Depuis, c’est la veillée d’armes: la BoJ se défend de toute évolution brutale, continue à acheter des obligations d’Etat sur le marché, mais la pression est immense car l’inflation remonte, elle est désormais au plus haut depuis 1982!
Un changement de politique devrait être très graduel pour ne pas brusquer le marché. Il pourrait cependant être nettement matérialisé le 1er avril prochain lors du départ de l’emblématique président Haruhiko Kuroda, en place depuis mars 2013. L’ancien vice-président de l’institution, Yutaka Yamaguchi pourrait alors lui succéder. Or, après son départ en 2013, ce dernier s’est montré très critique envers les Abenomics et tout spécialement leur volet monétaire.
Une inversion de la politique ultra-accommodante du Japon aurait plusieurs conséquences significatives sur les marchés:
- Tout d’abord, en accélérant le retrait généralisé des banques centrales, ce «pivot» renforcerait les pressions à la hausse sur les taux mondiaux et accélérerait la diminution progressive de la liquidité.
- Ensuite, les banques commerciales japonaises seront sollicitées pour remplacer la banque centrale et refinancer – à un coût plus élevé pour le Trésor japonais – les 260% de dette sur PIB de l’Etat, ce qui les inciterait à vendre des titres en devises étrangères, et en premier lieu le dollar, pour acheter des titres japonais, ce qui pèserait sur le billet vert.
- Et surtout cela accroit le risque d’un accident financier: cela fait en effet plus de 35 ans que les institutions et fonds japonais vivent avec les taux négatifs et un soutien constant de la banque centrale. Les investisseurs ont été mis en éveil en octobre dernier par les turbulences autour du Royaume-Uni et de ses fonds de pensions. Ils seront donc très vigilants avec la troisième économie mondiale et son colossal stock de dette.

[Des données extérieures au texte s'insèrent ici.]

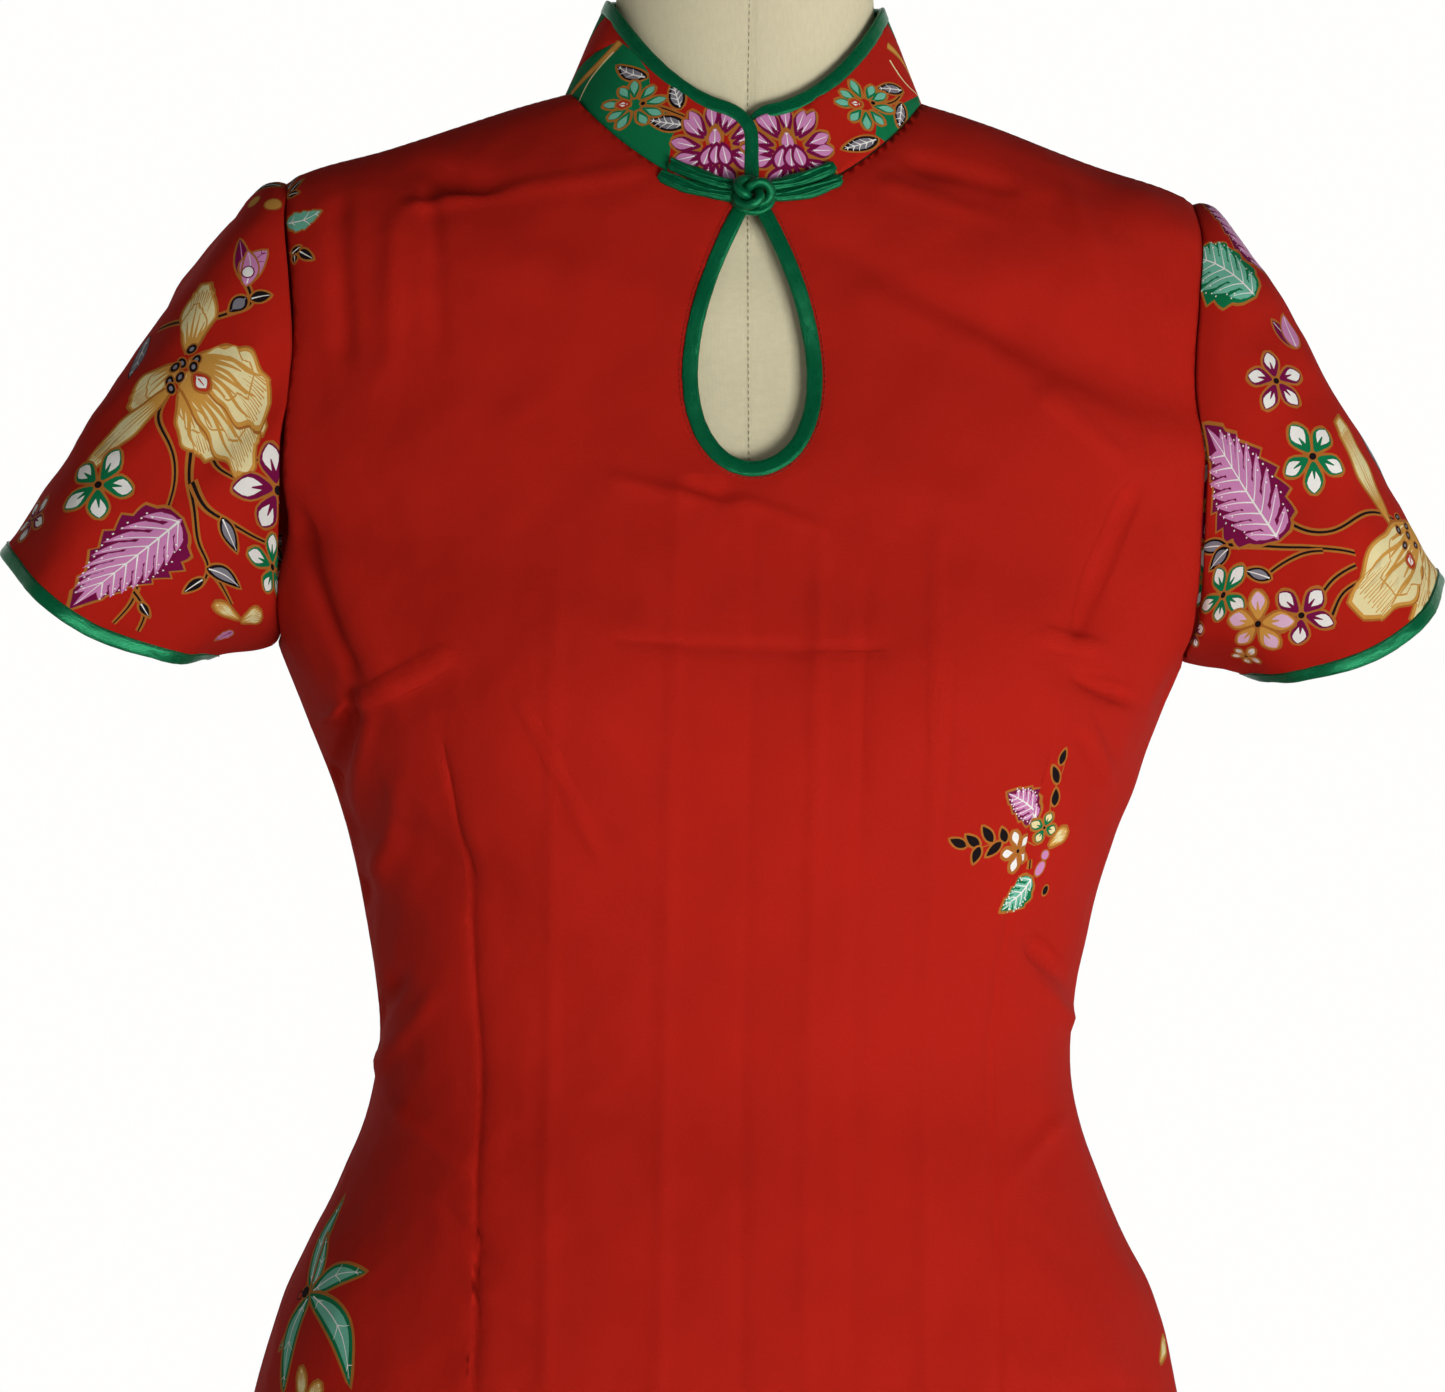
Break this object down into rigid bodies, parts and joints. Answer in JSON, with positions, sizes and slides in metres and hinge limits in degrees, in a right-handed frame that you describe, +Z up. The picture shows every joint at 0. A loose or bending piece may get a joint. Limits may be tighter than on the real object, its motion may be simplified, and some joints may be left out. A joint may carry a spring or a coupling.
{
  "type": "cheongsam dress on a limbless dress form",
  "caption": "Knee-length red mandarin-collar dress with short printed sleeves, green bindings, a teardrop keyhole and a frog closing, on a limbless form with a round stand.",
  "frame": {"origin": "centre of the stand's round base on the floor", "axes": "+Z up, the front of the dress faces -Y, the wearer's left side is +X"},
  "size_m": [0.6162, 0.41, 1.542],
  "materials": {
    "red_cotton": "matt plain-weave cotton, pressed",
    "printed_cotton": "matt plain-weave cotton with a flower print",
    "collar_print": "matt plain-weave cotton with a flower print on green and red",
    "green_satin": "satin bias binding and cord",
    "form_linen": "tightly stretched linen",
    "cap_wood": "turned and varnished",
    "stand_steel": "drawn tube",
    "base_paint": "black enamel"
  },
  "bodies": {
    "root": {"front_panel": "red_cotton", "back_panel": "red_cotton", "sleeve_left": "printed_cotton", "sleeve_right": "printed_cotton", "sleeve_binding_left": "green_satin", "sleeve_binding_right": "green_satin", "collar": "collar_print", "collar_binding": "green_satin", "keyhole_binding": "green_satin", "frog_loop": "green_satin", "frog_tail": "green_satin", "frog_knot": "green_satin", "form_body": "form_linen", "neck_cap": "cap_wood", "pole": "stand_steel", "flange": "base_paint", "base": "base_paint"}
  },
  "joints": []
}
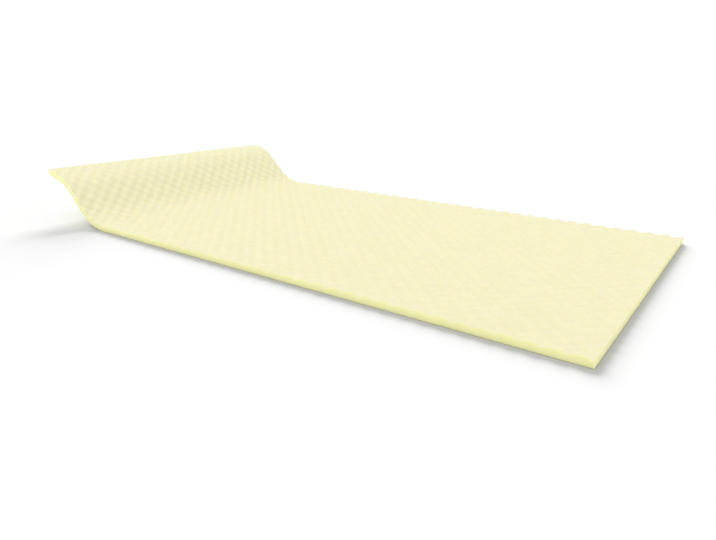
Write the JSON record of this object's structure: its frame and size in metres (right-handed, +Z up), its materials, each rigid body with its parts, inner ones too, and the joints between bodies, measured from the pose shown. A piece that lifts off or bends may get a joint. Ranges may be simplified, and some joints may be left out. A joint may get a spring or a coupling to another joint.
{
  "type": "convoluted foam mattress topper",
  "caption": "Thin one-piece foam pad for a single bed, flat underneath with egg-crate peaks and dimples on top, lying flat with its head end lifted in an S-shaped curve.",
  "frame": {"origin": "middle of the pad's outline, on the surface that it rests on", "axes": "+X along the pad towards its foot end, the lifted head end being at -X; +Y across the pad; +Z up"},
  "size_m": [1.8579, 0.965, 0.1761],
  "materials": {
    "foam": "matt pale yellow open-cell polyurethane foam with a profile-cut top and sawn sides"
  },
  "bodies": {
    "root": {"foam_pad": "foam"}
  },
  "joints": []
}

La BoJ est consciente des risques d’une sortie trop brutale de sa politique monétaire hétérodoxe. Elle sera probablement très prudente, quitte à se coordonner étroitement avec les autres banques centrales pour éviter les tempêtes. Mais cela pourrait être aussi le signe de la sortie du Japon d’une longue période d’hibernation déflationniste. Le Japon contribuera alors davantage à la croissance mondiale.